4. Jean PAINLEVÉ Hippocampe dans les algues, vers 1934 Épreuve gélatino-argentique d’époque Les Documents Cinématographiques/Archives Jean Painlevé

Expo : Jean Painlevé « Les pieds dans l’eau », le réel entre art et science

Cet été au Jeu de Paume à Paris, zoom sur le photographe et cinéaste Jean Painlevé avec la première exposition exclusivement consacrée à son travail. Avec « Les pieds dans l’eau », le centre d’art dédié à la photo et à l’image vidéo présente l’importance de la recherche et du contexte scientifique dans le travail de Painlevé. Exposition à voir jusqu’au 18 septembre 2022.
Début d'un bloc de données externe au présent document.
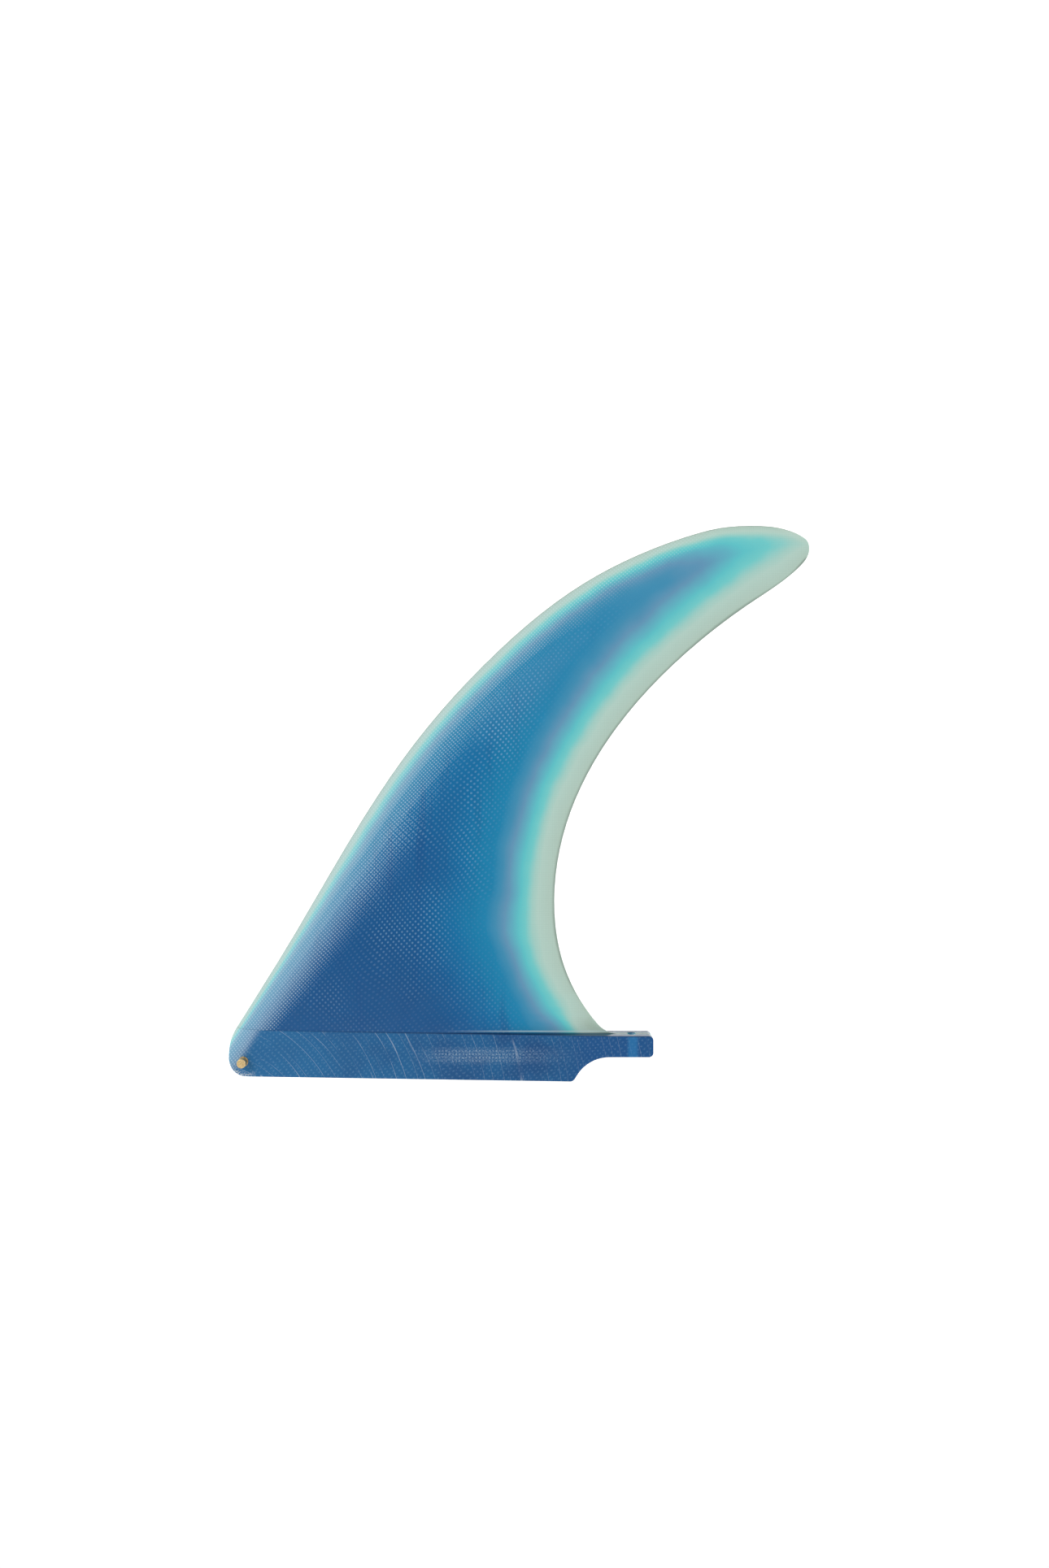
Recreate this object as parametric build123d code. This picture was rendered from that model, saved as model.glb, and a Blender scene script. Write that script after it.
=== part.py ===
from build123d import *
import math
import os

# Longboard centre fin for a slotted fin box, all sizes in millimetres.
# +X runs from the leading edge to the screw tab, +Z from the base to the tip, and Y is the
# thickness, so the fin is symmetric about the XZ plane. The origin is the middle of the roll pin.
# Left is +Y and right is -Y, as seen along +X with the tip up.

# Laminate: the panel is laid up from glass cloth plies in tinted packs, palest in the middle.
ply_thickness = 0.25
core_plies = 9
pack_plies = {"aqua_pack": 2, "lavender_pack": 3, "cerulean_pack": 3, "royal_pack": 6}

# Base that slides into the box: the tongue fills the slot and the tab takes the screw.
pin_to_toe = 7.1
pin_to_bottom = 6.5
base_slope = 0.9
toe_radius = 8.5
toe_upper_radius = 18.0
pin_to_heel = 147.0
heel_angle = 58.0
heel_radius = 2.5
throat_radius = 17.0
pin_to_tab_end = 182.8
pin_to_tab_underside = 2.05
tab_height = 9.4
tab_corner_radius = 2.0

# Screw hole through the tab, for a No. 8 or M4 screw.
screw_hole_diameter = 4.2
screw_to_tab_end = 9.2

# Roll pin: brass, with plain free ends and a middle that is thicker by the press, which is
# driven through a hole of its own size in the toe.
pin_diameter = 4.0
pin_press = 0.4
pin_protrusion = 3.3
pin_edge_break = 0.3

# Blade outline: the leading edge from the base to the crown, the round of the tip, and the
# trailing edge down to its flare into the tab. Each point is (x, z), each slope a direction,
# and the pull is how strongly the trailing edge holds the direction at its two ends.
rake_slope = (0.53, 0.848)
leading_points = [(17.2, 48.4), (45.2, 96.0), (74.2, 139.9), (113.6, 183.8), (158.5, 218.0),
                  (203.0, 236.6)]
crown = (227.0, 240.05)
tip_points = [(241.2, 238.8), (250.4, 235.1)]
nose = (253.4, 229.4)
trailing_points = [(247.9, 220.4), (227.9, 205.8), (199.2, 183.8), (165.4, 147.2),
                   (145.8, 110.6), (138.75, 70.4), (143.5, 41.0), (152.8, 22.8)]
flare_point = (158.5, 15.5)
flare_end = 166.5
flare_lean = (0.66, -0.75)
edge_pull = (1, 1)
foil_root_end = 161.0

# Foil: half thickness at both edges, the step by which the tongue stands proud of the blade,
# and how far in from each edge the taper runs.
edge_half_thickness = 0.5
ledge_step = 0.14
entry_length_root = 22.0
entry_length_most = 36.0
taper_length_most = 75.0
entry_share = 0.37
entry_grown_at = 0.25
entry_fullness = 2.5
taper_fullness = 1.25

# Crest of the foil above the ledge: the share of the panel's thickness that is left at places
# along the blade, which run from 0 at the ledge to 1 at the nose.
crest_shares = {0.10: 0.96, 0.20: 0.92, 0.31: 0.80, 0.43: 0.69, 0.56: 0.59, 0.68: 0.51,
                0.79: 0.45, 0.88: 0.36, 0.97: 0.24}
nose_share = 0.16
nose_reach = 6.0

# How finely the foil is set out, along the blade and across it, closest at the leading edge,
# and how far it runs past the blade's edges. Cutting tools run clear of the part by the last.
foil_rows = 40
entry_steps = 11
entry_crowding = 1.6
taper_steps = 11
overrun_least = 2.0
overrun_share = 0.1
below_ledge = 8.0
clear = 30.0

pressed_diameter = pin_diameter + pin_press
panel_half = (core_plies / 2 + sum(pack_plies.values())) * ply_thickness
tab_top = pin_to_tab_underside + tab_height
slope_rise = math.tan(math.radians(base_slope))


def on_ledge(x):
    """A point on the top of the tongue, which drops to the tab's top at the flare's end."""
    return (x, tab_top + (flare_end - x) * slope_rise)


def on_bottom(x):
    """A point on the bottom edge of the tongue, which drops at the same slope."""
    return (x, -pin_to_bottom - x * slope_rise)


def on_rake(z):
    """A point on the straight line that the lower leading edge follows."""
    first_x, first_z = leading_points[0]
    return (first_x + (z - first_z) * rake_slope[0] / rake_slope[1], z)


def on_rake_at_toe():
    """Where that line meets the foremost part of the toe."""
    first_x, first_z = leading_points[0]
    return (-pin_to_toe, first_z - (first_x + pin_to_toe) * rake_slope[1] / rake_slope[0])


def toe_top():
    """Where the leading edge meets the top of the tongue."""
    start_x, start_z = on_rake(on_ledge(0)[1])
    rise = slope_rise * start_x * rake_slope[1] / (rake_slope[1] + slope_rise * rake_slope[0])
    return on_rake(start_z - rise)


def leading_edge():
    """Leading edge from the tongue to the crown, then round to the nose."""
    rise = Spline(toe_top(), *leading_points, crown, tangents=[rake_slope, (1, 0)])
    tip = Spline(crown, *tip_points, nose, tangents=[(1, 0), (0, -1)])
    return Wire([rise, tip])


def trailing_edge():
    """Trailing edge from the nose down to the flare, and round the flare into the tab."""
    fall = Spline(nose, *trailing_points, flare_point, tangents=[(0, -1), flare_lean],
                  tangent_scalars=edge_pull)
    return Wire([fall, TangentArc(flare_point, (flare_end, tab_top), tangent=flare_lean)])


def foil_trailing_edge():
    """The line that the foil tapers to, from the tongue straight past the flare to the nose."""
    return Spline(on_ledge(foil_root_end), *reversed(trailing_points), nose)


def thickened(sketch, thickness):
    """A sketch drawn in X and Z, made solid from the middle plane outwards."""
    return extrude(Plane.XZ * sketch, amount=-thickness)


def panel_outline():
    """Side view of the whole fin: the blade, then the tab and the tongue with rounded corners."""
    heel_run = math.tan(math.radians(heel_angle))
    heel_drop = pin_to_tab_underside - on_bottom(pin_to_heel)[1]
    corners = [
        ((flare_end, tab_top), 0),
        ((pin_to_tab_end, tab_top), tab_corner_radius),
        ((pin_to_tab_end, pin_to_tab_underside), tab_corner_radius),
        ((pin_to_heel + heel_drop / heel_run, pin_to_tab_underside), throat_radius),
        (on_bottom(pin_to_heel), heel_radius),
        (on_bottom(-pin_to_toe), toe_radius),
        (on_rake_at_toe(), toe_upper_radius),
        (toe_top(), 0),
    ]
    points = [point for point, radius in corners]
    tongue = FilletPolyline(*points, radius=[radius for point, radius in corners[1:-1]])
    return make_face([leading_edge(), trailing_edge(), tongue])


def above_ledge():
    """The space above the top of the tongue and the tab."""
    far = max(crown[1], nose[0]) + clear
    corners = [on_ledge(-clear), on_ledge(flare_end), (far, tab_top), (far, far), (-clear, far)]
    return thickened(make_face(Polyline(*corners, close=True)), 2 * panel_half)


def foil_height(inset, chord, entry, taper, crest):
    """Half thickness of the foil at an inset from the leading edge, along one chord."""
    rise = crest - edge_half_thickness
    if inset < 0:
        return edge_half_thickness + rise * entry_fullness * inset / entry
    if inset > chord:
        return edge_half_thickness
    entry_loss = max(0, 1 - inset / entry) ** entry_fullness
    taper_loss = max(0, 1 - (chord - inset) / taper) ** taper_fullness
    return crest - rise * (entry_loss + taper_loss)


def insets_along(chord, entry):
    """Places where the foil is set out along a chord, from before its front to past its back."""
    overrun = overrun_least + overrun_share * chord
    insets = [-overrun, -overrun / 2]
    insets += [entry * (step / entry_steps) ** entry_crowding for step in range(entry_steps)]
    insets += [entry + (chord - entry) * step / taper_steps for step in range(taper_steps + 1)]
    return insets + [chord + overrun / 2, chord + overrun]


def foil_row(front, back, entry, taper, crest):
    """Points on the foil between the leading and trailing edges."""
    chord = (back - front).length
    along = Vector(back.X - front.X, 0, back.Y - front.Y) / chord
    start = Vector(front.X, 0, front.Y)
    return [start + along * inset + Vector(0, foil_height(inset, chord, entry, taper, crest), 0)
            for inset in insets_along(chord, entry)]


def blade_row(place, share, leading, trailing):
    """Row of the foil at a place along the blade, from 0 at the tongue to 1 at the nose."""
    front = leading @ place
    back = trailing @ place
    chord = (back - front).length
    growth = (entry_length_most - entry_length_root) * place / entry_grown_at
    entry = min(entry_length_root + growth, entry_length_most, entry_share * chord)
    taper = min(taper_length_most, chord - entry)
    return foil_row(front, back, entry, taper, share * panel_half)


def nose_row():
    """Row of the foil just past the nose, so that the foil covers the whole outline."""
    front = Vector(nose[0] + nose_reach, nose[1] + nose_reach)
    back = Vector(nose[0] + nose_reach, nose[1] - nose_reach)
    return foil_row(front, back, nose_reach, nose_reach, nose_share * panel_half)


def blade_waste():
    """What is ground off one side of the blade to foil it, reaching past its outline all round."""
    leading = leading_edge()
    trailing = foil_trailing_edge()
    crest = Spline((0, 1 - ledge_step / panel_half), *crest_shares.items())
    rows = []
    for step in range(foil_rows + 1):
        station = crest @ (step / foil_rows)
        rows.append(blade_row(station.X, station.Y, leading, trailing))
    down = Vector(-rake_slope[0], 0, -rake_slope[1]) * below_ledge
    rows = [[point + down for point in rows[0]]] + rows + [nose_row()]
    surface = Face.make_surface_from_array_of_points(rows, min_deg=3)
    return above_ledge() & Solid.extrude(surface, Vector(0, clear, 0))


def toe_waste():
    """What is ground off the front of the tongue, where the same entry runs out at the toe."""
    front = Vector(*toe_top())
    along = Vector(1, 0, -slope_rise).normalized()
    entry = entry_length_root
    reach = entry + clear
    crest = panel_half - ledge_step
    points = [(inset, foil_height(inset, reach, entry, clear, crest) + ledge_step)
              for inset in insets_along(reach, entry) if inset < entry]
    steepest = (entry, (crest - edge_half_thickness) * entry_fullness)
    rise = Spline(*points, (entry, panel_half), tangents=[steepest, (1, 0)])
    start, end = rise @ 0, rise @ 1
    section = make_face([rise, Polyline(end, (end.X, clear), (start.X, clear), start)])
    station = Plane(origin=(front.X, 0, front.Y), x_dir=along, z_dir=along.cross(Vector(0, 1, 0)))
    rake = (rake_slope[0], 0, rake_slope[1])
    return extrude(station * section, amount=clear, dir=rake, both=True) - above_ledge()


def screw_hole():
    """Drill for the fin screw, straight down through the tab."""
    drill = Cylinder(screw_hole_diameter / 2, tab_height + clear)
    return Pos(pin_to_tab_end - screw_to_tab_end, 0, tab_top - tab_height / 2) * drill


def across(diameter, length):
    """A cylinder along Y, centred on the roll pin's middle."""
    return Rot(90, 0, 0) * Cylinder(diameter / 2, length)


def roll_pin():
    """Brass pin: a thicker pressed middle as long as the panel is thick, and two plain ends."""
    shank = across(pin_diameter, 2 * (panel_half + pin_protrusion))
    shank = chamfer(shank.edges().filter_by(GeomType.CIRCLE), pin_edge_break)
    return shank + across(pressed_diameter, 2 * panel_half)


def parted(solid, level):
    """A solid told apart at a distance off the middle plane: its inner and outer parts."""
    face = Plane.XZ.offset(-level)
    inner = split(solid, bisect_by=face, keep=Keep.TOP)
    return inner, split(solid, bisect_by=face, keep=Keep.BOTTOM)


def save(node, solid):
    """Write one node, which has to be whole solids."""
    export_step(solid, f"parts/{node}.step")
    print(node, len(solid.solids()), "solid", round(solid.volume, 1), "mm3", solid.is_valid)


os.makedirs("parts", exist_ok=True)
rest = thickened(panel_outline(), panel_half) - blade_waste() - toe_waste()
rest = rest - screw_hole() - across(pressed_diameter, clear)
level = core_plies / 2 * ply_thickness
core_half, rest = parted(rest, level)
save("core_panel", core_half + mirror(core_half, about=Plane.XZ))
for name, plies in pack_plies.items():
    level += plies * ply_thickness
    left, rest = parted(rest, level)
    save(name + "_left", left)
    save(name + "_right", mirror(left, about=Plane.XZ))
save("roll_pin", roll_pin())
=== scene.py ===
import math

import bpy
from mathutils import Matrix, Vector


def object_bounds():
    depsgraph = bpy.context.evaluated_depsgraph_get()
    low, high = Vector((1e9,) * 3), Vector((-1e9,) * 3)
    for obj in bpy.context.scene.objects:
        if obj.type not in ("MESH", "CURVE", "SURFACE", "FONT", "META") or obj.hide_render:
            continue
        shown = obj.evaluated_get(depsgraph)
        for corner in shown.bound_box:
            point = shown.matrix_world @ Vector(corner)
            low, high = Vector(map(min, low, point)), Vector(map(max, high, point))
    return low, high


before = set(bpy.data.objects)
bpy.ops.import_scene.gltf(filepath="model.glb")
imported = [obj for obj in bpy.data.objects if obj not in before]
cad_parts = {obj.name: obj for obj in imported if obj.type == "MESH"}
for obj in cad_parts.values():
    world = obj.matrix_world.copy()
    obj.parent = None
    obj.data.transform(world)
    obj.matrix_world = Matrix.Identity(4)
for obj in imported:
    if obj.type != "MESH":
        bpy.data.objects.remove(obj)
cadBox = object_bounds()
print("frame loaded:", len(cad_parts), "pieces")

mm = 0.001  # one millimetre in metres
wholeTurn = 2 * math.pi

# settings that many of the nodes below share
smooth = {"interpolation_type": "SMOOTHSTEP"}
blend = {"output": 2, "data_type": "RGBA"}


def linearColour(hexColour):
    channels = []
    for place in (1, 3, 5):
        level = int(hexColour[place:place + 2], 16) / 255
        channels.append(level / 12.92 if level <= 0.04045 else ((level + 0.055) / 1.055) ** 2.4)
    return (*channels, 1.0)


# adds a node; an input is a plain value, a hex colour or another node's output
def addNode(tree, kind, inputs, output=0, **settings):
    node = tree.nodes.new("ShaderNode" + kind)
    for name, value in settings.items():
        setattr(node, name, value)
    for name, value in inputs.items():
        if isinstance(value, bpy.types.NodeSocket):
            tree.links.new(value, node.inputs[name])
        else:
            node.inputs[name].default_value = linearColour(value) if isinstance(value, str) else value
    return node.outputs[output]


def newMaterial(name):
    material = bpy.data.materials.new(name)
    material.use_nodes = True
    tree = material.node_tree
    return material, tree, tree.nodes["Principled BSDF"]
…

Exposition Jean Painlevé. Les pieds dans l'eau du 8 juin au 18 septembre 2022

Jean Painlevé, figure de franc-tireur

Né en 1902, Jean Painlevé se distingue dès les années 1930 comme une figure de franc-tireur, en art comme en politique. Il s’est engagé dans la Résistance pendant l’Occupation et, grâce à son investissement dans le Comité de libération du cinéma Français et dans la Cinémathèque française en zone libre, a été nommé à la Direction générale du cinéma (ancêtre du CNC) à la Libération. Franc-tireur artistique, aussi, puisque bien qu’il appartienne résolument à la mouvance surréaliste de son temps. Il ne revendiquera jamais cette appartenance afin de garder sa part d’indépendance intellectuelle.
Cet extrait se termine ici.